In desert gardens, bury reclaimed clay irrigation pipe vertically every 4 feet along the south edge; fill with water and cap with a clay saucer. Evaporation pulls heat from surrounding soil, lowering root zone temperature by 5 °F and allowing strawberries to fruit weeks longer.

The visible saucer doubles as a bee watering station, reducing aphid outbreaks because ladybugs spend more time hunting where hydration is convenient.

Frost Pocket Fixes

Cold-air drainage kills edge plantings first. Carve a 4-inch trench outside the bed line and fill with coarse pumice; the lightweight rock creates an underground air ramp that steers frost away from crowns.

Top the trench with low, evergreen germander (Teucrium chamaedrys ‘Summer Sunshine’); its wiry stems lift foliage above the cold flow, while roots stay insulated by the pumice voids.

Edible Edge Strategies

Replace purely ornamental borders with compact food producers that never exceed 18 inches. Plant Greek columnar basil every 10 inches; its upright habit forms a solid wall, and weekly harvests keep growth stocky while supplying weekly pesto.

Underplant with alpine strawberries ‘Mignonette’; they fruit within 12 weeks of sowing, tolerate light foot traffic, and regrow after accidental stepping, unlike fussy woodland berries.

Rotation Within the Edge

Every spring, shift the outer 6 inches of perennial herbs inward one foot, filling the vacated strip with a quick cover crop like buckwheat. This micro-rotation interrupts pest cycles and adds organic matter without disturbing main bed soil.

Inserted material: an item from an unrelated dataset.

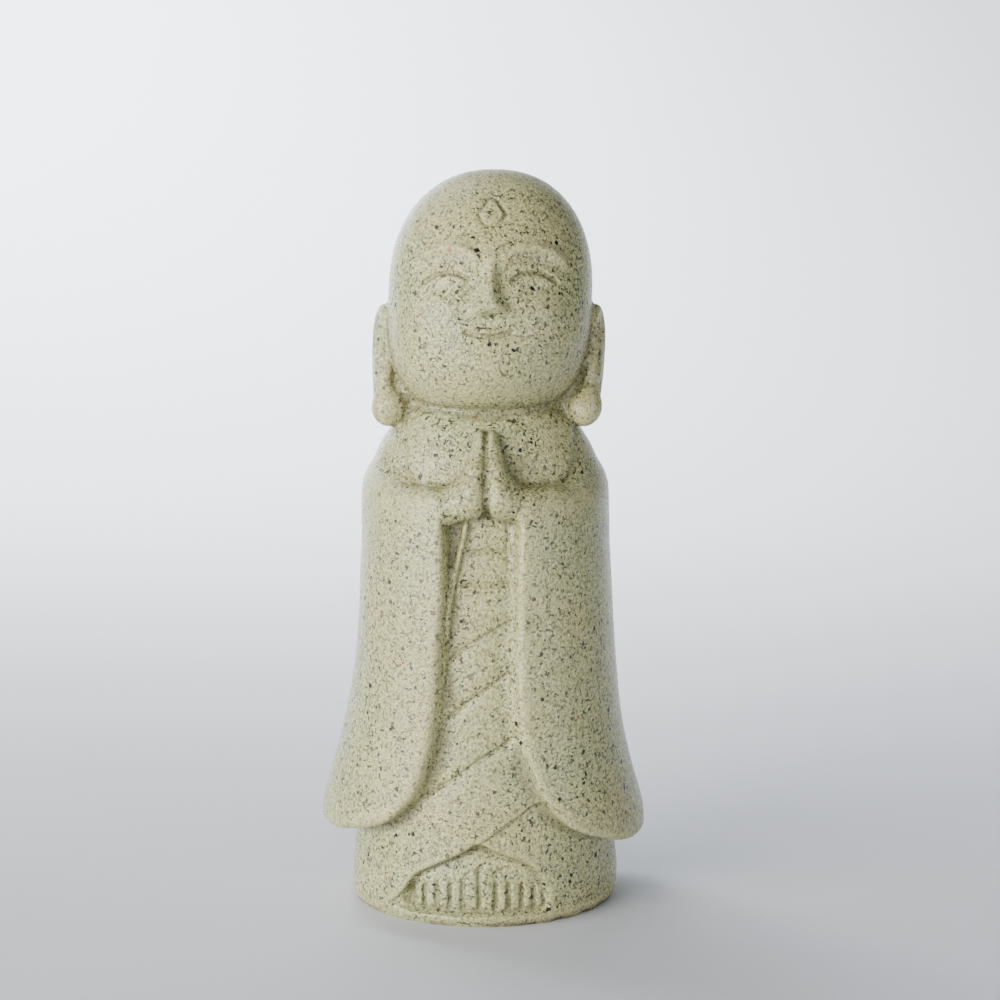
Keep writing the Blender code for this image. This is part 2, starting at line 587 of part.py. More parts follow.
def rough_block():
    """Skirt, head, ears and hands as overlapping primitives, to be fused by the first remesh."""
    mesh = bpy.data.meshes.new("monk_statue")
    block = bmesh.new()
    bmesh.ops.create_cone(
        block, cap_ends=True, segments=32, radius1=SKIRT_WIDTH / 2, radius2=SHOULDER_WIDTH / 2.3,
        depth=BODY + UNDER_GROUND, matrix=Matrix.Translation((0, 0, (BODY - UNDER_GROUND) / 2)),
    )

    def ball(frame, radii):
        size = frame @ Matrix.Diagonal((*radii, 1))
        bmesh.ops.create_uvsphere(block, u_segments=24, v_segments=12, radius=1, matrix=size)

    head_axes = Matrix.Translation(HEAD_CENTRE) @ head_turn().to_4x4()
    ball(head_axes, (HEAD_WIDTH / 2, HEAD_DEPTH / 2, HEAD_HEIGHT / 2))
    for side in (-1, 1):
        for middle, size in ((EAR_MIDDLE, EAR_SIZE), (LOBE_PLACE, LOBE_SIZE)):
            place = Vector((side * middle[0], *middle[1:])) * HEAD_HEIGHT
            ball(head_axes @ Matrix.Translation(place), Vector(size) * HEAD_HEIGHT * 1.1)
        for share in np.linspace(0, 1, 6):
            low, high = Vector(HAND_SPINE[2]), Vector(HAND_SPINE[0])
            place = low.lerp(high, share) * BODY
            radius = (HAND_RADII[2] * (1 - share) + HAND_RADII[0] * share) * BODY
            middle = Matrix.Translation((side * place.x + HAND_LINE * BODY, place.y, place.z))
            ball(middle, (radius, radius * 2, radius))
    block.to_mesh(mesh)
    block.free()
    return bpy.data.objects.new("monk_statue", mesh)


def remesh(obj, grid):
    """The object's mesh fused and remade on an even grid."""
    modifier = obj.modifiers.new("Grid", "REMESH")
    modifier.mode = "VOXEL"
    modifier.voxel_size = grid
    bpy.context.view_layer.update()
    evaluated = obj.evaluated_get(bpy.context.evaluated_depsgraph_get())
    mesh = bpy.data.meshes.new_from_object(evaluated)
    obj.modifiers.remove(modifier)
    obj.data = mesh


def settle(mesh, form, steps, reach):
    """Evens out the vertices along the surface, and puts them back on the form after each step."""
    shaped = bmesh.new()
    shaped.from_mesh(mesh)
    for step in range(steps):
        if step:
            bmesh.ops.smooth_vert(
                shaped, verts=shaped.verts, factor=0.4, use_axis_x=True, use_axis_y=True, use_axis_z=True
            )
        moved = nudge_onto(np.array([v.co for v in shaped.verts]), form, reach)
        for vertex, place in zip(shaped.verts, moved):
            vertex.co = place
    shaped.to_mesh(mesh)
    shaped.free()


def cut_flat(mesh, height=0.0):
    """Cuts the casting off level, and closes it with one flat underside."""
    shaped = bmesh.new()
    shaped.from_mesh(mesh)
    everything = shaped.verts[:] + shaped.edges[:] + shaped.faces[:]
    cut = bmesh.ops.bisect_plane(
        shaped, geom=everything, dist=1e-6, plane_co=(0, 0, height), plane_no=(0, 0, 1), clear_inner=True
    )
    rim = [e for e in cut["geom_cut"] if isinstance(e, bmesh.types.BMEdge)]
    bmesh.ops.edgeloop_fill(shaped, edges=rim)
    bmesh.ops.recalc_face_normals(shaped, faces=shaped.faces)
    shaped.to_mesh(mesh)
    shaped.free()


def stone():
    material = bpy.data.materials.new("cast_stone")
    material.use_nodes = True
    shader = material.node_tree.nodes["Principled BSDF"]
    shader.inputs["Base Color"].default_value = STONE_COLOUR
    shader.inputs["Roughness"].default_value = STONE_ROUGHNESS
    return material


def monk_statue(collection):
    statue = rough_block()
    collection.objects.link(statue)
    for grid, reach, steps in zip(GRIDS, REACHES, SETTLE_STEPS):
        remesh(statue, grid)
        settle(statue.data, figure, steps, reach)
    cut_flat(statue.data)
    thin = statue.modifiers.new("Fewer faces", "DECIMATE")
    faces = sum(len(face.vertices) - 2 for face in statue.data.polygons)
    thin.ratio = min(1.0, TRIANGLES / faces)
    statue.data.materials.append(stone())
    statue.data.shade_smooth()
    return statue


def main():
    for obj in list(bpy.data.objects):
        bpy.data.objects.remove(obj)
    collection = bpy.data.collections.new("monk_statue")
    bpy.context.scene.collection.children.link(collection)
    monk_statue(collection)


main()
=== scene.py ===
"""The looks of the standing child monk: the casting's finer carving, its speckled stone, floor and light.

Metres, +Z up. The figure looks along -Y, and left and right are as a viewer in front sees them, so
left is -X. The carving is written as a distance: each function takes an array of points and gives
how far each one lies outside that form, negative inside.
"""

import math

import bmesh
import bpy
import numpy as np
from mathutils import Matrix, Vector, noise


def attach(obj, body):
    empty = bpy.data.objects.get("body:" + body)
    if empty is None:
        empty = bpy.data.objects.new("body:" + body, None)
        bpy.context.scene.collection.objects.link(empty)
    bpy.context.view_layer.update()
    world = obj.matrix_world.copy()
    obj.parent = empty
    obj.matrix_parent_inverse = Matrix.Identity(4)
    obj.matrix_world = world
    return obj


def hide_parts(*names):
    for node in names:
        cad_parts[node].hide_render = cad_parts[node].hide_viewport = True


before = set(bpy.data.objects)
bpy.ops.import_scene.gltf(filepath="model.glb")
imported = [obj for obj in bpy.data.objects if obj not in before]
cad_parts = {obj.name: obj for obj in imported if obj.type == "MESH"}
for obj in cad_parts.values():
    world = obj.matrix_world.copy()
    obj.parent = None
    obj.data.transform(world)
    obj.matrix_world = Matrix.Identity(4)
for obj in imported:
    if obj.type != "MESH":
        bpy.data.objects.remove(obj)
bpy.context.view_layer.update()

# Driving dimensions, in metres
HEIGHT = 0.220
HEAD_HEIGHT = 0.0735
CHIN_SINK = 0.002
SHOULDER_HEIGHT = HEIGHT - HEAD_HEIGHT + CHIN_SINK
HEAD_WIDTH = 0.0604
HEAD_DEPTH = 0.058
SHOULDER_WIDTH = 0.0735
SHOULDER_DEPTH = 0.060
SLEEVE_REACH_LEFT = 0.0500
SLEEVE_REACH_RIGHT = 0.0485
SLEEVE_FRONT = 0.0415
SLEEVE_BACK = 0.0365
SKIRT_WIDTH = 0.0820
SKIRT_FRONT = 0.038
SKIRT_BACK = 0.0365
SLAB_HEIGHT = 0.0034
FEET_WIDTH = 0.0400
TOE_WIDTH = 0.0038
TOE_SETBACK = 0.0025
NECK_FILLET = 0.0014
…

Chop the buckwheat at flowering, leave as mulch, and replant herb starts; the decaying stems release phosphorus that boosts essential oil concentration in the new herb growth.

Child-Safe Choices

For family gardens, swap thorny barberries for blueberry ‘Top Hat’; the 18-inch dwarf stays compact, offers July fruit, and displays fiery fall color. Kids graze naturally at edge height, reducing bird netting needs because early harvests remove fruit before migration peaks.

Pair with chocolate mint in buried pots; the container prevents wandering roots while still allowing the scent to waft when soccer balls crash the border.